The herder-farmer crisis is a major issue preventing significant contribution of the sector to the economy. Some farmers have shifted to planting of cashew that could not be destroyed by cattle. A good number of youths needed on the farm are motorcycle riders and politicians are not helping matters by empowering them with motorcycles and pepper grinding machines instead of helping them to farm and contribute to food production.
The fall army worm infestation since 2016, Olakojo said, has added to the failure of agriculture to shoot up contribution to the economy.
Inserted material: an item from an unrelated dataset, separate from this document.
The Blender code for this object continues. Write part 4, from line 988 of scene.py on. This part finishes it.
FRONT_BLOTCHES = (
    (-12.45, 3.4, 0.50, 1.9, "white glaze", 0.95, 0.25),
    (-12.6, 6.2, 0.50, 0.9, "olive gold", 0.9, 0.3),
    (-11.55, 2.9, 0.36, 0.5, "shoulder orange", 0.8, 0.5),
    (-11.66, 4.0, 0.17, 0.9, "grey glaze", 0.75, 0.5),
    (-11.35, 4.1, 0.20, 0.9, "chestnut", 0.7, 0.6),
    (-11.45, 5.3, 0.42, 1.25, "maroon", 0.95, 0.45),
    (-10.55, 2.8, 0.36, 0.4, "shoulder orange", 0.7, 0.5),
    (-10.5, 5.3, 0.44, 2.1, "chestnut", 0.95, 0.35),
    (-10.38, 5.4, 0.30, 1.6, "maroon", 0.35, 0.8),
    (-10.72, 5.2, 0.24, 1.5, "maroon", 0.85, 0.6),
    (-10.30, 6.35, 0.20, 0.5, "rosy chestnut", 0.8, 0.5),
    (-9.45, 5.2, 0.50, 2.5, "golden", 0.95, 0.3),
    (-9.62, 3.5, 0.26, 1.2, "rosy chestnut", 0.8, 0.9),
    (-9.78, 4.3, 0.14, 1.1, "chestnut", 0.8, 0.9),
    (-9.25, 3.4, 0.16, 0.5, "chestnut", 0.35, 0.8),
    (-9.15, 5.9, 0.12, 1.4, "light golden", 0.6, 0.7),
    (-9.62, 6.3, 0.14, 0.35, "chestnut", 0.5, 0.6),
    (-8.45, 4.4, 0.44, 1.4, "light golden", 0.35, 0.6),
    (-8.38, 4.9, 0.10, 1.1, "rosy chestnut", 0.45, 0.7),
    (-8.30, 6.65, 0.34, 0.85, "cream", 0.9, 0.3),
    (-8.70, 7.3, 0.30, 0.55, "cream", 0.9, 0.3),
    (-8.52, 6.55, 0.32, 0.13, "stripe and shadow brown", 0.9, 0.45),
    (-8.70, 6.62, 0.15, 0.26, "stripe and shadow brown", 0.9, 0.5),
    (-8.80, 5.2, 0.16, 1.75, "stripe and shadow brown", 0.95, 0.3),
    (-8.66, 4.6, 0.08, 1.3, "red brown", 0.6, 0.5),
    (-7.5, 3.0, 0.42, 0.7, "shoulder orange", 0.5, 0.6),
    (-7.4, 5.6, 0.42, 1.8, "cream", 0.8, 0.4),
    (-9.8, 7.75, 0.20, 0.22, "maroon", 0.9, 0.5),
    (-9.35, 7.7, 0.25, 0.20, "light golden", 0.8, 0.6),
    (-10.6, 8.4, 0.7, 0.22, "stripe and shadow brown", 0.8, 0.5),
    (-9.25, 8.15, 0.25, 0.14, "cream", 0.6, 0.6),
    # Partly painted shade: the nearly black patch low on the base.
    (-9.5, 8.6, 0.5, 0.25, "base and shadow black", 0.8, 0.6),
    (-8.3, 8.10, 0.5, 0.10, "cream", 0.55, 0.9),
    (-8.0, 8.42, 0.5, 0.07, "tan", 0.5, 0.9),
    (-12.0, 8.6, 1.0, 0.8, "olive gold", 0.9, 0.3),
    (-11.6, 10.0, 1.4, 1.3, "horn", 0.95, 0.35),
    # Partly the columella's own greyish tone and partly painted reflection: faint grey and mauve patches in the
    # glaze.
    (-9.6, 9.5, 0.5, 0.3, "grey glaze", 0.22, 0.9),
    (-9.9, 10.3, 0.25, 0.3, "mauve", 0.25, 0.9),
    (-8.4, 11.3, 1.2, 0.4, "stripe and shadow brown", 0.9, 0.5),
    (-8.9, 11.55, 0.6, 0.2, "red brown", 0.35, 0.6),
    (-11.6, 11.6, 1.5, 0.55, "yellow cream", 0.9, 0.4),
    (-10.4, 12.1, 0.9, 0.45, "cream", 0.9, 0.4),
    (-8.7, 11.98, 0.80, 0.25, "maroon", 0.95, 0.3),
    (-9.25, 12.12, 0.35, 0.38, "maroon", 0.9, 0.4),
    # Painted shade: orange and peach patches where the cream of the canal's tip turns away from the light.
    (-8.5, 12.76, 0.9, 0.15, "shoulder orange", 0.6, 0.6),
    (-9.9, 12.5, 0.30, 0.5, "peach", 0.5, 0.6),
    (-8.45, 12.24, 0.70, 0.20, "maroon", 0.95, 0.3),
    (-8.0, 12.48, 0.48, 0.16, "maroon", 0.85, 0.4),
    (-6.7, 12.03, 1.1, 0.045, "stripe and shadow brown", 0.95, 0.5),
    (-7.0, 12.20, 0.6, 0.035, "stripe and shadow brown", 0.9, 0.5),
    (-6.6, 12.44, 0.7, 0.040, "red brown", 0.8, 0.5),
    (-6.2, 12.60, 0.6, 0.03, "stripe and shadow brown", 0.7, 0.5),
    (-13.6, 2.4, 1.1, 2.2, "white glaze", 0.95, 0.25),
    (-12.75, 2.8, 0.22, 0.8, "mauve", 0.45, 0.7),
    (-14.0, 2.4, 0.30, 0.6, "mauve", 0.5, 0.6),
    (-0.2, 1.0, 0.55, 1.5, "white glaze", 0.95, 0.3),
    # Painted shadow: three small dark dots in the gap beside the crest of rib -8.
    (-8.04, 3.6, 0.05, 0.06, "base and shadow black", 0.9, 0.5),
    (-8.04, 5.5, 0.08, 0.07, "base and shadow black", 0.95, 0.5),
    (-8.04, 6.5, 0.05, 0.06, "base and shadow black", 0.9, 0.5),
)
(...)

This is further aggravated by the climate change.
The way forward
Professor Mimiko said except and until the country de-centralises or restructures, the type of spurt of creativity – individually and corporately – that is requisite to massive expansion of the economy, is not going to happen.
“You are also not going to be able to have in place the structures of a strong, developmental state. What at best you’ll continue to deal with would be this rickety state system that is weak, lacks capacity and hegemony, and with little or no chance of getting anything accomplished,” he added.
If the country must successfully create jobs, expand the productive capacity of the economy, diversify from the restrictive extractive industry, and bring about general state of well being for the people, the government must start by addressing the structure of governance.
“If we do not, I assure you that Nigeria will only continue to do what Fela [Anikulapo] called perambulation – motion without movement forward. Unfortunately, time is not on our side to continue on this journey to nowhere. The country is hurting, and our frustrated youths are becoming implacable,” Mimiko advocated.
Whereas, Olakojo advocated investments in agricultural infrastructure, research and extension services, describing them as game changers in the sector.